If that seems to be a mouthful, it is. A lot is at stake here.
The latest chapter in the growing controversy regarding the National Security Agency does not involve — as the president would have us believe — a mere few instances in which the agency sought to gather data on phone numbers and calling patterns of persons suspected of engaging in terrorist activities or having links to known or suspected terrorists. It now appears that the agency has been gathering the phone numbers called and the Internet addresses visited by millions of Americans, virtually none of whom have even the remotest connection with any terrorist or terrorist organization. This revelation comes on top of the information revealed in December that the president had — regularly since 911 — ordered the NSA to listen in on phone conversations of an unknown number of American citizens' actual phone conversations.
The man in charge of the agency doing all this is four-star Air Force Gen. Mike Hayden. Until recently, Hayden ran the NSA. He is now the No. 2 man at the Directorate of National Intelligence (the new super-bureaucracy supposed to run all foreign intelligence activities by the government), and he is President Bush's choice to head the CIA. Hayden is now well-known to millions of Americans. And there is sound reason to oppose his nomination to head the CIA.
Wrong man for the job
Why should Hayden — an extremely competent and professional career military man and an unquestioned expert in intelligence matters — not serve as head of the weakened-but-still-important CIA? Not necessarily because he is a military man at a time when the Defense Department is poised to seize control for the first time since the end of World War II of virtually all facets of the vast, U.S. foreign intelligence apparatus.
Hayden is not the right man for this job because he appears to change his view of what is lawful depending on who is asking him and when he is being asked.
In April 2000, on a day when both yours truly and Hayden (then head of the NSA) testified before the House Intelligence Committee on the NSA engaging in domestic intelligence gathering, the general was asked explicitly whether and under what circumstances the NSA could electronically surveil Americans in this country. The general said very clearly, explicitly and correctly that if the NSA had reason to surveil an American citizen while in this country, the only way it could do so would be to first secure a court order. Period. End of argument. You must get a court order first.
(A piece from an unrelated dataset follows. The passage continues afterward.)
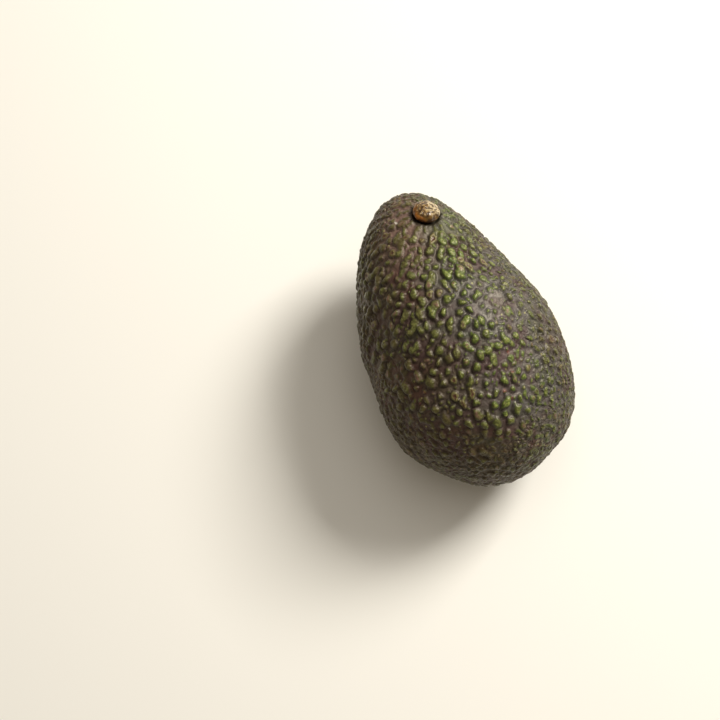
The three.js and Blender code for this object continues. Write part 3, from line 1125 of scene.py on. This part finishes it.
@dataclass(frozen=True)
class DriedStalk:
    """Dried stalk wood: amber where resin soaked it, pale with a painted highlight on one side, cracked,
    glossy.
    """

    amber: str = "#8a5512"
    tan: str = "#7d6531"
    brown: str = "#2a1508"
    heart: str = "#473111"
    # Pale cream of the flecks in the middle and of one side, where it also stands as a painted highlight.
    bare: str = "#bcb7a4"
    # Dark of the real cracks, also used as painted shade under the brim.
    crack: str = "#24150c"
    clouds: tuple = (("bark", 3.0, 4, 0.5), ("flecks", 0.85, 4, 0.5), ("pores", 0.35, 4, 0.5))
    ramps: tuple = (
        ("dry", "bark", ((0.4, brown), (0.46, heart), (0.58, tan))),
        ("soaked", "bark", ((0.4, brown), (0.55, amber))),
        ("middle", "flecks", ((0.42, brown), (0.5, heart), (0.57, tan), (0.68, bare))),
    )
    paints: tuple = (
        ("wood", "dry", (
            ("soaked", StalkMask.RESIN),
            ("middle", StalkMask.HEART),
            # Painted highlight on one side, over pale wood.
            (bare, StalkMask.BARE, Share("flecks", 0.4, 0.56, 0.1, 1.0, "LINEAR")),
            (crack, StalkMask.CRACK),
            # Painted shade under the brim, in the cracks' colour.
            (crack, StalkMask.UNDER),
        )),
    )
    bumps: tuple = ((("pores",), 0.09),)
    bump_strength: float = 0.8
    roughness: Share = Share("flecks", 0.3, 0.7, 0.28, 0.55, "LINEAR")
    coat: float = 0.7
    coat_roughness: float = 0.15
    coat_tint: str = "#fbe6c2"
    specular_tint: str = "#ffe9c8"

    def material(self) -> bpy.types.Material:
        """Makes the material from the button's own masks and from patterns on Object coordinates.

        Returns:
            The material.
        """
        mixture = Mixture("dried_stalk_wood", StalkMask, self.clouds)
        for colour, pattern, stops in self.ramps:
            links = {"Fac": mixture.sockets[pattern]}
            ramp = add_node(mixture.tree, "ShaderNodeValToRGB", {"stops": stops}, links)
            mixture.sockets[colour] = ramp.outputs["Color"]
        mixture.lay(self.paints)
        even = {
            "Coat Weight": self.coat,
            "Coat Roughness": self.coat_roughness,
            "Coat Tint": hex_to_linear(self.coat_tint),
            "Specular Tint": hex_to_linear(self.specular_tint),
        }
        feeds = {"Base Color": mixture.sockets["wood"], "Roughness": mixture.product((self.roughness,))}
        return mixture.finish(feeds, self.bumps, self.bump_strength, even)


@dataclass(frozen=True)
class Studio:
    """A pale floor, soft daylight from the upper right and a camera that looks down on the fruit."""

    azimuth: float = math.radians(-26)
    elevation: float = math.radians(80)
    distance: float = 0.45
    lens: float = 68.0
    frame: int = 720
    fruit_at: Range = (454.2, 337.9)
    sensor: float = 36.0
    floor_size: float = 6.0
    floor_colour: str = "#f0ece3"
    floor_roughness: float = 0.8
    lights: tuple = (
        ("window", (0.6, 0.68, 0.62), 1.0, 0.36, 13.5, "#fffdf8"),
        ("ceiling", (0.1, 0.5, 1.0), 1.4, 1.0, 4.0, "#fffefb"),
    )
    sky_colour: str = "#fff3df"
    sky_strength: float = 0.25

    def axes(self) -> tuple[Vector, Vector, Vector]:
        """Gives the camera's right, up and back when it looks straight at the fruit."""
        a, e = self.azimuth, self.elevation
        back = Vector((math.sin(a) * math.cos(e), -math.cos(a) * math.cos(e), math.sin(e)))
        right = Vector((math.cos(a), math.sin(a), 0))
        return right, back.cross(right), back

    def add_camera(self, centre: Vector) -> None:
        """Puts the camera on the photograph's side, turned so that the fruit is where it shows there.

        Args:
            centre: The fruit's middle.
        """
        right, up, back = self.axes()
        focal = self.lens / self.sensor * self.frame
        aside = (self.fruit_at[0] - self.frame / 2) / focal
        above = (self.frame / 2 - self.fruit_at[1]) / focal
        place = centre + back * self.distance
        back = (back + right * aside + up * above).normalized()
        right = up.cross(back).normalized()
        camera = bpy.data.cameras.new("camera")
        camera.lens = self.lens
        camera.sensor_width = self.sensor
        made = bpy.data.objects.new("camera", camera)
        turn = Matrix((right, back.cross(right), back)).transposed().to_4x4()
        made.matrix_world = Matrix.Translation(place) @ turn
        bpy.context.scene.collection.objects.link(made)
        bpy.context.scene.camera = made

    def add_light(self, name: str, way: Way, reach: float, size: float,
                  power: float, colour: str) -> None:
        """Adds a square soft light that faces the fruit.

        Args:
            name: The light's name.
            way: Its share of the camera's right, up and back directions.
            reach: How far off it is, in metres.
            size: Its side, in metres.
            power: Its power, in watts.
            colour: Its colour, as hex.
        """
        right, up, back = self.axes()
        toward = (right * way[0] + up * way[1] + back * way[2]).normalized()
        light = bpy.data.lights.new(name, "AREA")
        light.size = size
        light.energy = power
        light.color = hex_to_linear(colour)[:3]
        made = bpy.data.objects.new(name, light)
        made.location = toward * reach
        made.rotation_mode = "QUATERNION"
        made.rotation_quaternion = toward.to_track_quat("Z", "Y")
        bpy.context.scene.collection.objects.link(made)

    def add_floor(self) -> None:
        """Lays a matt pale floor under the fruit."""
        half = self.floor_size / 2 / METRES
        corners = np.array([(-half, -half, 0.0), (half, -half, 0.0), (half, half, 0.0), (-half, half, 0.0)])
        floor = make_object("floor", corners, [np.array([[0, 1, 2, 3]])])
        paper = bpy.data.materials.new("matt_white_paper")
        paper.use_nodes = True
        shader = paper.node_tree.nodes["Principled BSDF"]
        shader.inputs["Base Color"].default_value = hex_to_linear(self.floor_colour)
        shader.inputs["Roughness"].default_value = self.floor_roughness
        floor.data.materials.append(paper)
        floor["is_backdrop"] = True

    def build(self, centre: Vector) -> None:
        """Makes the floor, the lights, the sky and the camera.

        Args:
            centre: The fruit's middle.
        """
        self.add_floor()
        self.add_camera(centre)
        for light in self.lights:
            self.add_light(*light)
        world = bpy.data.worlds.new("pale_room")
        world.use_nodes = True
        sky = world.node_tree.nodes["Background"]
        sky.inputs["Color"].default_value = hex_to_linear(self.sky_colour)
        sky.inputs["Strength"].default_value = self.sky_strength
        bpy.context.scene.world = world
        bpy.context.scene.view_settings.view_transform = "Standard"


def main() -> None:
    """Builds the studio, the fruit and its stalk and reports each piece."""
    logging.basicConfig(level=logging.INFO)
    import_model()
    solid_low, solid_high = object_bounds()
    Studio().build((solid_low + solid_high) / 2)
    skin = FruitSkin()
    for piece in (skin.build(), StalkButton(skin).build()):
        LOG.info("%s: %d corners, %d faces", piece.name, len(piece.data.vertices), len(piece.data.polygons))
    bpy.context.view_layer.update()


if __name__ == "__main__":
    main()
Well, here we are six years later; Hayden has an extra star on his shoulder; he is working for a new president; and the law that applied in 2000 is — on this point — exactly the same. Yet Hayden's answer to that very same question is as different as night and day: What this president is doing by surveilling Americans in this country without court orders is perfectly fine.
Congress must wake up
Of course, the president — who keeps mouthing the same empty phrases that "we always protect the privacy of American citizens" and "we always follow the Constitution" — also finds what he is doing perfectly fine. The telecommunications companies with their hands caught in the electronic cookie jar are suddenly silent, but obviously think it is perfectly fine to share millions of their customers' phone and Internet records with the NSA based on nothing more than a demand from the agency that they do so.
Members of Congress, who have been largely somnambulant up to this point, finally may be waking from their slumber. Let's hope so. If they don't, then we will wake up one day in the very near future and find that George Orwell — who warned of the development of a surveillance state in his book "1984" nearly six decades ago — was in fact an optimist.
Mr. Barr occupies the 21st Century Liberties Chair for Freedom and Privacy at the American Conservative Union Foundation.